>>>

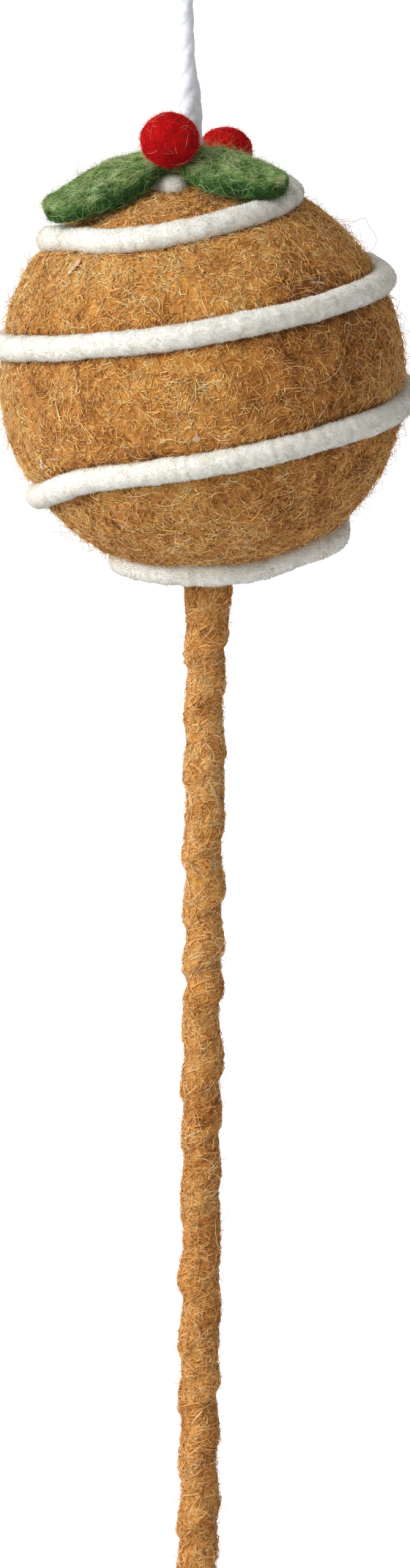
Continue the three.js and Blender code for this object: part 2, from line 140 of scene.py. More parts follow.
# Single hairs: fine ones that stand up, and long ones that stray
BALL_FUZZ = 9600
BALL_STRAYS = 500
STICK_FUZZ = 7000
STICK_STRAYS = 260
LEAF_FUZZ = 4200
BERRY_FUZZ = 5000
BERRY_STRAYS = 60
# Fuzz: shape and scale of the gamma spread of its lengths, how far it leans, its radius in millimetres
BALL_FUZZ_FORM = (2.4, 0.43), 1.3, 0.03
STICK_FUZZ_FORM = (2.4, 0.27), 1.3, 0.03
LEAF_FUZZ_FORM = (2.4, 0.36), 1.4, 0.018
BERRY_FUZZ_FORM = (3, 0.15), 1.0, 0.016
# Darker places, partly darker wool and partly painted shade on the ball's right and lower side: across and down in
# the photograph's pixels, reach in millimetres, depth
SHADE_AND_DARK_WOOL_PATCHES = (
    (560, 590, 14, 0.2), (470, 560, 9, 0.15), (610, 560, 10, 0.15), (540, 770, 12, 0.25),
    (480, 850, 10, 0.15), (640, 740, 12, 0.15), (420, 640, 6, 0.15), (505, 455, 5, 0.25),
    (430, 870, 7, 0.1), (300, 850, 14, 0.12),
)
# Smears of glue: places in the photograph's pixels along each, and its half width in millimetres
GLUE_WISPS = (
    (((134, 431), (131, 440), (121, 450), (113, 461)), 0.5),
    (((502, 475), (515, 473), (529, 475)), 0.25),
    (((314, 729), (321, 728), (328, 729)), 0.42),
    (((71, 754), (70, 763), (72, 772)), 0.42),
    (((73, 756), (88, 756), (104, 757)), 0.14),
    (((78, 432), (84, 428)), 0.25),
)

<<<

#### Challenge
Your task is to repeat each line of the material exactly.

#### Task response
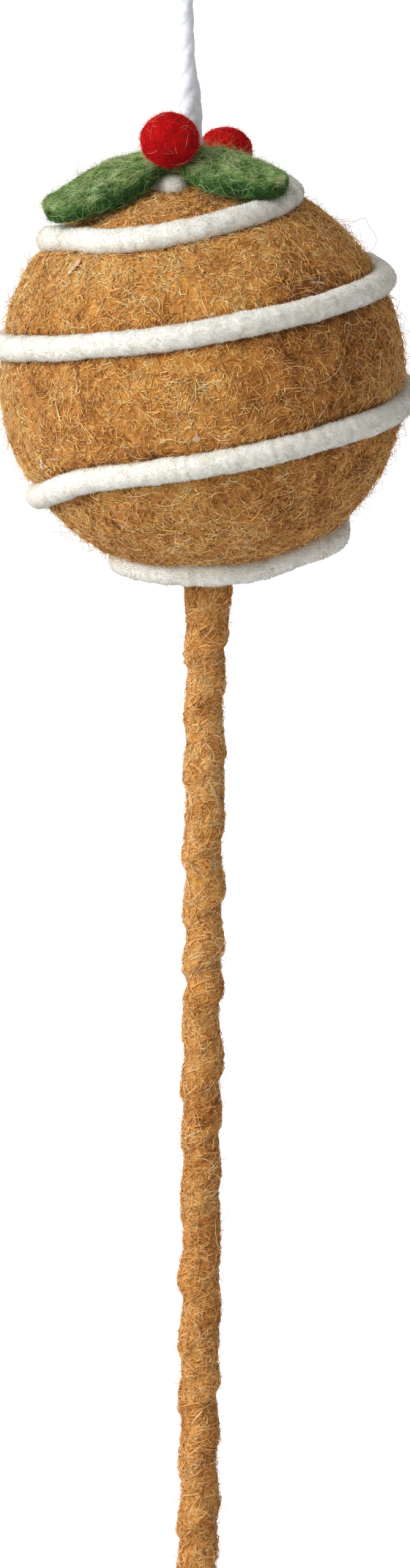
Continue the three.js and Blender code for this object: part 2, from line 140 of scene.py. More parts follow.
# Single hairs: fine ones that stand up, and long ones that stray
BALL_FUZZ = 9600
BALL_STRAYS = 500
STICK_FUZZ = 7000
STICK_STRAYS = 260
LEAF_FUZZ = 4200
BERRY_FUZZ = 5000
BERRY_STRAYS = 60
# Fuzz: shape and scale of the gamma spread of its lengths, how far it leans, its radius in millimetres
BALL_FUZZ_FORM = (2.4, 0.43), 1.3, 0.03
STICK_FUZZ_FORM = (2.4, 0.27), 1.3, 0.03
LEAF_FUZZ_FORM = (2.4, 0.36), 1.4, 0.018
BERRY_FUZZ_FORM = (3, 0.15), 1.0, 0.016
# Darker places, partly darker wool and partly painted shade on the ball's right and lower side: across and down in
# the photograph's pixels, reach in millimetres, depth
SHADE_AND_DARK_WOOL_PATCHES = (
    (560, 590, 14, 0.2), (470, 560, 9, 0.15), (610, 560, 10, 0.15), (540, 770, 12, 0.25),
    (480, 850, 10, 0.15), (640, 740, 12, 0.15), (420, 640, 6, 0.15), (505, 455, 5, 0.25),
    (430, 870, 7, 0.1), (300, 850, 14, 0.12),
)
# Smears of glue: places in the photograph's pixels along each, and its half width in millimetres
GLUE_WISPS = (
    (((134, 431), (131, 440), (121, 450), (113, 461)), 0.5),
    (((502, 475), (515, 473), (529, 475)), 0.25),
    (((314, 729), (321, 728), (328, 729)), 0.42),
    (((71, 754), (70, 763), (72, 772)), 0.42),
    (((73, 756), (88, 756), (104, 757)), 0.14),
    (((78, 432), (84, 428)), 0.25),
)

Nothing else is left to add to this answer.